The grandparents, appellants, next contend that the verdict of the jury and the judgment of the court are contrary to the evidence. We dispose of that contention by pointing out that a number of witnesses testified in favor of the grandparents, while a number of witnesses testified in favor of the parents. We deem it wholly unnecessary to detail the evidence. There was ample evidence to sustain the verdict of the jury and the judgment rendered by the court.
The evidence is not sufficient to show that this minor was a dependent and neglected child under the statutes. 10 Ohio St. 1951 § 101. The evidence is amply sufficient to sustain the finding by court and jury, and the judgment, that this minor was not and is not a dependent and neglected child under the statute.

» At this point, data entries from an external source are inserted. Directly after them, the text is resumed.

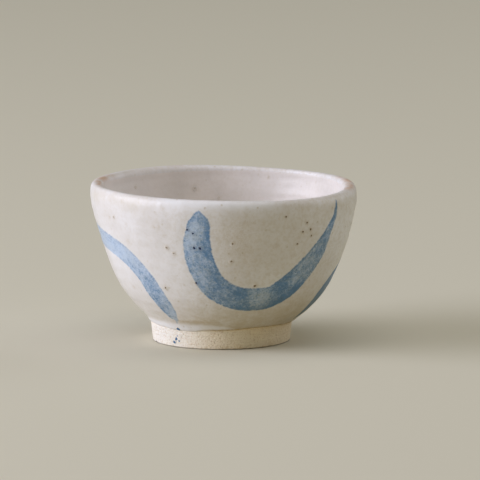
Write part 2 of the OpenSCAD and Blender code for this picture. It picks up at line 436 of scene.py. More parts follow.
    def settle(self, points: Array) -> Array:
        """Leans points and waves the rim as on the thrown cup.

        Points shift to the right by the lean at their height. They rise by the rim's waves, in proportion to
        the distance from the axis and, by a smooth step, to the height.

        Args:
            points: Points of the true form.

        Returns:
            The points where the real cup has them.
        """
        m, s = self.marks, self.sizes
        x, y, z = points[..., 0], points[..., 1], points[..., 2]
        azimuth, out = np.arctan2(x, -y), np.hypot(x, y) / s.rim_r
        rise = sum(w.at(azimuth) * out**w.crests for w in m.rim_waves)
        high = smooth(z, m.rim_waves_from * s.cup_h, s.cup_h)
        heights, shifts = np.array(m.lean).T
        return np.stack([x + np.interp(z, heights, shifts), y, z + rise * high], -1)

    def place(self, azimuth: Array, way: Array, lift: Array | float = 0.0) -> Array:
        """Points over the glazed surface.

        Args:
            azimuth: Azimuths in radians.
            way: Ways in metres.
            lift: Heights over the surface, outwards.

        Returns:
            The points, on the settled form.
        """
        return self._over(self._skin, azimuth, way, lift)

    def place_clay(self, azimuth: Array, way: Array) -> Array:
        """Points on the clay under the glazed surface's ways."""
        return self._over(self._clay, azimuth, way, 0.0)

    def _over(self, line: Line, azimuth: Array, way: Array, lift: Array | float) -> Array:
        """Points over one of the outlines, with relief, turned to their azimuth and settled.

        Args:
            line: Ways, places and directions out of the outline.
            azimuth: Azimuths in radians.
            way: Ways in metres.
            lift: Height over it in metres.

        Returns:
            The points.
        """
        ways, spots, out = line
        raised = lift + self.relief(azimuth, way)
        r = np.interp(way, ways, spots[:, 0]) + raised * np.interp(way, ways, out[:, 0])
        z = np.interp(way, ways, spots[:, 1]) + raised * np.interp(way, ways, out[:, 1])
        return self.settle(round_axis(azimuth, np.maximum(r, 0.0), z))


def normals_of(place: Place, azimuth: Array, way: Array) -> Array:
    """Directions out of a surface, from its slopes along both of its parameters.

    Args:
        place: Surface as a function of azimuth and way.
        azimuth: Azimuths in radians.
        way: Ways in metres.

    Returns:
        Unit directions, straight up where the surface shrinks to a pole.
    """
    turn_step, way_step = 2e-3, 0.05 * MM
    around = place(azimuth + turn_step, way) - place(azimuth - turn_step, way)
    along = place(azimuth, way + way_step) - place(azimuth, way - way_step)
    normal = np.cross(around, along)
    length = np.linalg.norm(normal, axis=-1, keepdims=True)
    flat = length < 1e-14
    normal = np.where(flat, np.array([0.0, 0.0, 1.0]), normal)
    return normal / np.where(flat, 1.0, length)


# Meshes


def grid_triangles(rows: int, columns: int, first: int = 0) -> Array:
    """Triangles of a grid of points that is numbered row by row.

    Each cell gives two triangles, which turn from a row's point to the next column and then the next row.

    Args:
        rows: Number of rows of points.
        columns: Number of columns of points.
        first: Number of the grid's first point.

    Returns:
        Point numbers, three to a triangle.
    """
    index = first + np.arange(rows * columns).reshape(rows, columns)
    a, b, c, d = index[:-1, :-1], index[:-1, 1:], index[1:, 1:], index[1:, :-1]
    return np.concatenate([np.stack(corners, -1).reshape(-1, 3) for corners in ((a, b, c), (a, c, d))])


def strip_triangles(upper: Array, lower: Array) -> Array:
    """Triangles of the wall between two rows of point numbers."""
    a, b, c, d = upper[:-1], upper[1:], lower[1:], lower[:-1]
    return np.concatenate([np.stack([a, c, b], -1), np.stack([a, d, c], -1)])


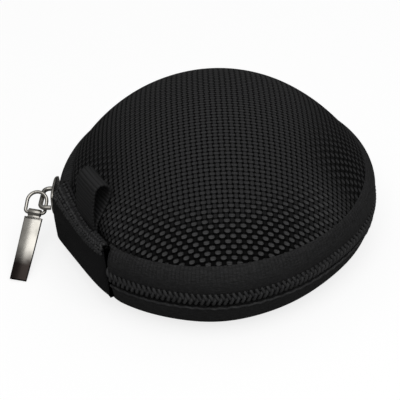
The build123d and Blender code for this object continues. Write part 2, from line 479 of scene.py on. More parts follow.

The judgment appealed from is affirmed.
The Court acknowledges the aid of the Supreme Court Commissioners in the preparation of this opinion. After a tentative opinion was written by Commissioner J.W. CRAWFORD and approved by Commissioners JAMES H. NEASE and JEAN R. REED, the cause was assigned to a Justice of the Supreme Court for examination and report to the Court. Thereafter, upon report and consideration in conference, the foregoing opinion was adopted by the Court.